The Burning of Judas –Police stop old Liverpool Custom

The observance of the annual burning of Judas, a custom in the south-end of Liverpool, was frustrated yesterday by the police, No one knows the origin of this old custom. In times gone by adults took part in the ceremony, but in recent years it has been observed or attempted to be observed, only by the youngsters of the district. Much in the spirit of Guy Fawkes Night, they make effigies of Judas out of old clothes stuffed with straw, and in the early hours of Good Friday morning parade the streets, make bonfires and burn the effigies in the streets. In the early hours of yesterday morning before the children got up, the police searched backyards and entries, and confiscated over a score of Judas effigies and material for bonfires. Some children did later attempt to burn several effigies, but as they had been left out all night in the rain, they failed to blaze and the police coming along seized these and removed them to the destructor.”
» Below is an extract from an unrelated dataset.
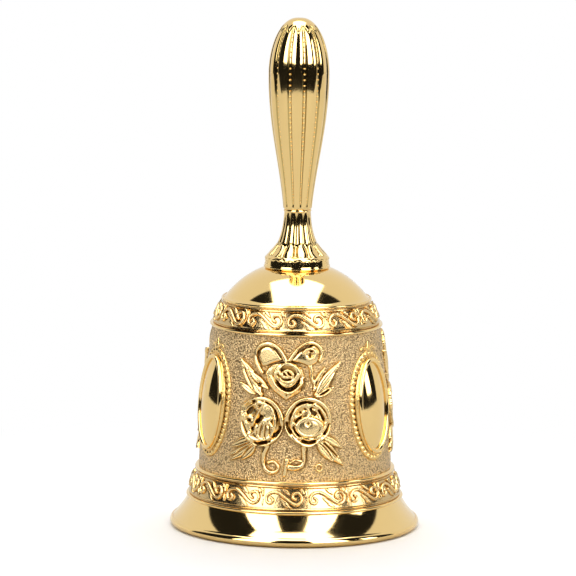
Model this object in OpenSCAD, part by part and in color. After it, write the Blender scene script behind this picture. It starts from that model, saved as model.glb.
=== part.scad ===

The origins of the custom appear to underline the international nature of the city and the importance of its port for it can be found still in existence in Spain, Portugal and particularly Latin America where the video clip below hails from and understandably was picked up by the Roman Catholic community around the docks in the south end of the city around the 1800s.

Interestingly, the beating of Judas was also involved. This would need a pig’s bladder obtained from the butcher, inflated and then tied to a stick.   It is a well remembered and thought of custom of which the locals were naturally reluctant to let go. A report from 1954 records:

“It is comic to see a policeman with two or more Judases under his arm striding off the Bridewell and 30 or 40 children crowding after him crying Judas!”

Putting the fire out

According to notes on the Liverpool History website, Toxteth St was supposedly the last focus of the custom. On this website a Brenda Robson records:

“We were brought up in the tenements in the Dingle, and every year on Maundy Thursday the boys from the blocks would go around and collect wood for the ‘bommy’  they would stay up all night protecting their hoard, and on Good Friday, the fire would be lit with an effigy of Judas onto the fire. We used to sit on the steps watching the fire, eating hot cross buns. Happy memories”

A Stan Cotter who lived on Homer Street

“I am 74. I lived in Stopford street in Dingle. On Judas day we burnt wood we collected days or weeks before. Just after the War there were lots of bombed houses we played in and in the debies (bombed sites). Also wood was rationed and had to be applied for and stated why it was wanted. So sometimes we pinched some from peoples back yard going down back entries. The streets had cobbles fixed together with tar which we collected and put on end of stick to which we put matches and throw so that they went bang. We also put burning ember into tin cans hung by wire we wurled them round and threw at other gangs. On Judas day we got up early and went around the street showing “e are john” and other names of gang members to get them up. The cops tried to stop us and chased us on their bikes. They could not catch us and we taunter them to get them to chase us. After the fire the street floor was well burnt The practice ended when the corp sent police and fire engines’ think It finally ended when Hutchinson Methodist hall hire buses and took the kids out for the day . I remember going to church ground in Penyffod north wales where we were given cakes and lemonade. I think it was 1951 the practice ended.”

It lived longer than that. Although a search on Good Friday morning by Brian Shuel failed in the early 1980s, it is thought that the last burning was in 1970-1 by an Alan Rietdyk on waste ground between Prophet Street and Northumberland Street.  With the the disappearance of his relative Guy and the demonization of youths, it is unlikely that this unusual custom will ever be revived!